To see how the function performs, I created a single instance of the lowest standard app service plan (S1 – single CPU).

For requests pointing to 18KB of HTML, the function produces a PDF in under 3 seconds regularly, although 20 seconds isn’t abnormal either. Even the simplest functions on the v2 runtime have a high standard deviation for the average response time. Hopefully the base performance characteristics improve when v2 is out of beta.

Using a single threaded component like wkhtmltopdf in server-side code is generally a situation to avoid. To see what happens with concurrent users I ran some load tests for 5 minutes starting with 1 user. Every 30 seconds the test added another user up to a maximum of 10 concurrent users. The function consistently works well up to 5 concurrent requests, at which point the average response time is ~30 seconds. By the time the test reaches 7 concurrent users the function would consistently generate HTTP 502 errors for a subset of requests. Here are the results from one test run.
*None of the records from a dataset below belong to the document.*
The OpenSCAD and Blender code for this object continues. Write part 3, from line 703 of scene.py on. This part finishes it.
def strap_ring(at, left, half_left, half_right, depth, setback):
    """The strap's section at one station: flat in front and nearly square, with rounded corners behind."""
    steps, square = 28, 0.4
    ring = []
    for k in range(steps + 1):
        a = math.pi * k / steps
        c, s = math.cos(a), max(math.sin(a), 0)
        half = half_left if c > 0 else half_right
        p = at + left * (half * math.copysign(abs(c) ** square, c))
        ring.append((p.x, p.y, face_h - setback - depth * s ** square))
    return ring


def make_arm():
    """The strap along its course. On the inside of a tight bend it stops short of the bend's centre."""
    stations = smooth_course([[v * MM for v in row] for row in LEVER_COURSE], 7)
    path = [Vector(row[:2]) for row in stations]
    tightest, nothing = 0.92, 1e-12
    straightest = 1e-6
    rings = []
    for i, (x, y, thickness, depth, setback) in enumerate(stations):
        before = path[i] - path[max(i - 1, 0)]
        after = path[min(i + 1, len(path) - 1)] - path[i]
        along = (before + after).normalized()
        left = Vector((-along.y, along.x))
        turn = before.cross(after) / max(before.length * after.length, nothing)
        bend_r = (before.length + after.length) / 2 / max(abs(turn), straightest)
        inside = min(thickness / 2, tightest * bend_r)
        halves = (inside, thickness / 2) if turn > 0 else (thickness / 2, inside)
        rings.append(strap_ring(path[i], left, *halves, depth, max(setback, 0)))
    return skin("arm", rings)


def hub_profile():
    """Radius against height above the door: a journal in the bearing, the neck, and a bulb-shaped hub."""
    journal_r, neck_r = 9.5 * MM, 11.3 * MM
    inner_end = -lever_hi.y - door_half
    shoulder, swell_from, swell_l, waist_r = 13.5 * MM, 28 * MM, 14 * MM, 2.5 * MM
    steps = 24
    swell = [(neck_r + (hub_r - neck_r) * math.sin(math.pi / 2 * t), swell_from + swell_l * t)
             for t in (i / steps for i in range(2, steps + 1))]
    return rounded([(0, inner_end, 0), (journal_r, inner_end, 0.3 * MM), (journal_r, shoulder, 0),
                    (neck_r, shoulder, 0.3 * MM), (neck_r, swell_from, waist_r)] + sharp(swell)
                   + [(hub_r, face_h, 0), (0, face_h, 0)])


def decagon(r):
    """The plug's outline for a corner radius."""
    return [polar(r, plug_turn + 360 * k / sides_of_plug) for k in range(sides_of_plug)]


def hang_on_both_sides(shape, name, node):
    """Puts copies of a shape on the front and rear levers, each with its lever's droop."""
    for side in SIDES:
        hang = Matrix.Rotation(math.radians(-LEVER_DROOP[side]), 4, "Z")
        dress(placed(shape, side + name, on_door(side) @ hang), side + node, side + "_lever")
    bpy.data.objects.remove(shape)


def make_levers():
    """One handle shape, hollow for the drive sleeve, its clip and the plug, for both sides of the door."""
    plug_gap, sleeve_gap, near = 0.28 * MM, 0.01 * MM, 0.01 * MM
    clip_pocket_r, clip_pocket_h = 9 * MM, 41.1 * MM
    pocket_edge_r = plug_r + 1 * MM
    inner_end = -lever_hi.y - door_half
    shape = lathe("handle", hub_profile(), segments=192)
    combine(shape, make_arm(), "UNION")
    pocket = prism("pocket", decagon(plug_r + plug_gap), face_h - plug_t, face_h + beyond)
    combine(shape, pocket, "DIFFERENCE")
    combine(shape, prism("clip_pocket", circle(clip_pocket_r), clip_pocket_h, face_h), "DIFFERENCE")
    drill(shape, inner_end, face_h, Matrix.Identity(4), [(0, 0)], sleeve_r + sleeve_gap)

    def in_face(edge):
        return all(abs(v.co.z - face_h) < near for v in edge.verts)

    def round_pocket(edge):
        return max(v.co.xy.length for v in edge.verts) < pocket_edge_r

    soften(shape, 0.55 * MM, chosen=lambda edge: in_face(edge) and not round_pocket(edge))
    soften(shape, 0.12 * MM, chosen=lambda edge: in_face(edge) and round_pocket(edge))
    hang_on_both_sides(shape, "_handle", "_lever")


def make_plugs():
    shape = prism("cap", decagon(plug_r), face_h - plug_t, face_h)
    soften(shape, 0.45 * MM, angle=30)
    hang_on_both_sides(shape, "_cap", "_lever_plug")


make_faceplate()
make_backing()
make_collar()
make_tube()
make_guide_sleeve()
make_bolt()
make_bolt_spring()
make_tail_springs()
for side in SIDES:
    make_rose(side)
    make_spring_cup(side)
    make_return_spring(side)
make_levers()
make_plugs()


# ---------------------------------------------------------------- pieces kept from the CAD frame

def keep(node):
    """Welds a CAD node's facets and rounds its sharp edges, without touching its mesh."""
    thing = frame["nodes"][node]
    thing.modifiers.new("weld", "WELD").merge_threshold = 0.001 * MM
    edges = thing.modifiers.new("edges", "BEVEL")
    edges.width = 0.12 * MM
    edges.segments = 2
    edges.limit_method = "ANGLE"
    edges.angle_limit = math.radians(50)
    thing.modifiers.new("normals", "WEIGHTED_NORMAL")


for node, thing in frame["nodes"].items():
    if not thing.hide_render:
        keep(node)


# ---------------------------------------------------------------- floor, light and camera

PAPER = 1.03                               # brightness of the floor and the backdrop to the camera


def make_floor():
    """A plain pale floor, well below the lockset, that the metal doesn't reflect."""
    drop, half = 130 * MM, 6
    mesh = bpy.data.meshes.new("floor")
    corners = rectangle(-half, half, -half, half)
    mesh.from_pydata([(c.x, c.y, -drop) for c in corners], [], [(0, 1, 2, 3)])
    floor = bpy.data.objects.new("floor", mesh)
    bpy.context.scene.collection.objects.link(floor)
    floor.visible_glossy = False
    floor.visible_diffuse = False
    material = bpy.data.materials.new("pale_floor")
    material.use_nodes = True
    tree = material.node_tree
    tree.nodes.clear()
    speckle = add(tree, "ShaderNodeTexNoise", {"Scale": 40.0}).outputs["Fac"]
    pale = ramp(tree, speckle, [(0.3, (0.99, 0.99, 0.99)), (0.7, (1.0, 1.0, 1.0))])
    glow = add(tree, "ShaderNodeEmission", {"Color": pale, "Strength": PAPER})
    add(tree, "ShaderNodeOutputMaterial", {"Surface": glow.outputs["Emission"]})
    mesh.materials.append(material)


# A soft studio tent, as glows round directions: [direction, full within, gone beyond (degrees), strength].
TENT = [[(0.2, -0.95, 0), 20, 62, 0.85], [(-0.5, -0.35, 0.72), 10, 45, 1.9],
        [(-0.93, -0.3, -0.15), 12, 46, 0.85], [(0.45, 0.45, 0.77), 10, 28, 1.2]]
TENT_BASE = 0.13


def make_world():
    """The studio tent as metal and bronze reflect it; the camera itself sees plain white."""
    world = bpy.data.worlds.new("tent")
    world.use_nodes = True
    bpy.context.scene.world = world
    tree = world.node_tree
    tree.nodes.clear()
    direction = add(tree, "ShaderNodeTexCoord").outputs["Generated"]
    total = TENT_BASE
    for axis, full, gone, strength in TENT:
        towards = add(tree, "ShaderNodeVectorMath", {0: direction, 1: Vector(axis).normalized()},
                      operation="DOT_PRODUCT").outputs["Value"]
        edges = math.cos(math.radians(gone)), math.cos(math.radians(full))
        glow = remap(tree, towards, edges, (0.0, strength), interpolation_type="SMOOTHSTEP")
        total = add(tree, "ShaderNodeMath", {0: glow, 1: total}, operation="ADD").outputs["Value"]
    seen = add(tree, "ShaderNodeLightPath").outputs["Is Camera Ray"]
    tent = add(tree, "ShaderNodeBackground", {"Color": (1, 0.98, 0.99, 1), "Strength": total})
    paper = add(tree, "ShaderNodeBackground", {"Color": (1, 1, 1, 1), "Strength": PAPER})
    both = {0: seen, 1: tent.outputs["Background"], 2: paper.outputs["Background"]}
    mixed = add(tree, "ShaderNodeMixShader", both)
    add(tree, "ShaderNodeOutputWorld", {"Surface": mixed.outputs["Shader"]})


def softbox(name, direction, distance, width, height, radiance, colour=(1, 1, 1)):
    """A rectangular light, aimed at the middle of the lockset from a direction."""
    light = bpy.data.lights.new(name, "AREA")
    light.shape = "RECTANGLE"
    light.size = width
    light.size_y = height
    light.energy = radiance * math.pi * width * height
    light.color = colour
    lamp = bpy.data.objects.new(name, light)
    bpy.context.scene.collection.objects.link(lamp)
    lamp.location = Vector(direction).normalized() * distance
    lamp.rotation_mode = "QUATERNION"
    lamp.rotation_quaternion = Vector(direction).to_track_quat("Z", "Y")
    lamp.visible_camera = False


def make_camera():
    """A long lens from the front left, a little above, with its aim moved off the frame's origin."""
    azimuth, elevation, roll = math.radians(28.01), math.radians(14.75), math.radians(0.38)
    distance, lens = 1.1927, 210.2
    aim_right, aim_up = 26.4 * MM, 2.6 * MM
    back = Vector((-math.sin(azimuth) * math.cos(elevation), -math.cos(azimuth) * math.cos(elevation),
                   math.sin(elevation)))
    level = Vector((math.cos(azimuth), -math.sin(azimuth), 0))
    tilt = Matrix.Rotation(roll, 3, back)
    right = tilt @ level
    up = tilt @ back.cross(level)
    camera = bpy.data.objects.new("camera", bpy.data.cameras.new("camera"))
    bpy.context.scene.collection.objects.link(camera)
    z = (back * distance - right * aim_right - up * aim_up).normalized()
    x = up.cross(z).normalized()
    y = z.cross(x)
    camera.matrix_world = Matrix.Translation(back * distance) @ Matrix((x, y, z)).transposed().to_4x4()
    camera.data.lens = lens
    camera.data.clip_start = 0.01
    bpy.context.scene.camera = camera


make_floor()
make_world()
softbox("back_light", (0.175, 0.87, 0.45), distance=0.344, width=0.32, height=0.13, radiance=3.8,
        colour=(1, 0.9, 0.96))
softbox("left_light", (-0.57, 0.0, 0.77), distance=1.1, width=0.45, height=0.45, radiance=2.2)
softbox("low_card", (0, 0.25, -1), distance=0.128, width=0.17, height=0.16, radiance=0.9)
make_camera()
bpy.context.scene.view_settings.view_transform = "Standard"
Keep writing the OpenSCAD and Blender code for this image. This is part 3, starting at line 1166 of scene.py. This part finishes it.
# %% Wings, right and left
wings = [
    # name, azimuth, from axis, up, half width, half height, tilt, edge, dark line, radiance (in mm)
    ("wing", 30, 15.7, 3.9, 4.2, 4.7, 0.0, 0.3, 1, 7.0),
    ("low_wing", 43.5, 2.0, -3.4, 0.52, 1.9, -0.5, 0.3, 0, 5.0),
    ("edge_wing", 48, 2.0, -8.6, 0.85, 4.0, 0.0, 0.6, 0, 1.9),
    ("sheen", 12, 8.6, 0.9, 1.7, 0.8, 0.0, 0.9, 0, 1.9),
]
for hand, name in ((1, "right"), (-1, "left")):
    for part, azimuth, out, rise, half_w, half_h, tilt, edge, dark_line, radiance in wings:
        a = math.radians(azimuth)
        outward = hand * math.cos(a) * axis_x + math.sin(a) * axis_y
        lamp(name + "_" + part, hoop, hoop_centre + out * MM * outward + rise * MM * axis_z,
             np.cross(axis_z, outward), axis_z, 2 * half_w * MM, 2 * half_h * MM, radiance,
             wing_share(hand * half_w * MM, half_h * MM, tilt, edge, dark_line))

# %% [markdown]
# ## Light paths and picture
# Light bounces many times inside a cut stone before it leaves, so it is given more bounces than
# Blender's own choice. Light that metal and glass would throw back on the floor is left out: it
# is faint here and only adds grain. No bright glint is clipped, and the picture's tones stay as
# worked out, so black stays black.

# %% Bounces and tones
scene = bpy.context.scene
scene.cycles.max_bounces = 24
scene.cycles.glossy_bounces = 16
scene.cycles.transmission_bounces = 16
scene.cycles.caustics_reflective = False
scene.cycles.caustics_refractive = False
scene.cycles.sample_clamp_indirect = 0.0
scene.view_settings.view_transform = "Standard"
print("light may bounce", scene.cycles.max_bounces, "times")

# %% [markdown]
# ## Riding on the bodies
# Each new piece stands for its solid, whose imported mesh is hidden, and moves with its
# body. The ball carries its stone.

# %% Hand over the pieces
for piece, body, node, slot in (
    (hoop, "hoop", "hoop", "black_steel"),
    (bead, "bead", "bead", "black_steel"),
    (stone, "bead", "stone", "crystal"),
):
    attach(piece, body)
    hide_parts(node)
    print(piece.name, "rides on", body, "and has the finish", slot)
The Y axis labels are for the average response time (in seconds).

Load Testing PDF Generation in Azure Functions

Looking at metrics for the app service plan in Azure, you can see the CPU pegged at 100% for most of the test time. With no headroom left for other apps, you’d want to give this function a dedicated plan. Azure App Service Plan Metrics for PDF Load Test

Summary

I wouldn’t consider this solution viable for a system whose sole purpose is generating large number of PDF files all day, but for small workloads the function is workable. Much would depend on the amount of HTML in the conversion. In my experience the real headaches with PDFs come down to formatting. HTML to PDF conversions always look like they’ve been constructed by a drunken type-setter using a misaligned printing press, unless you control the HTML and craft the markup specifically for conversion.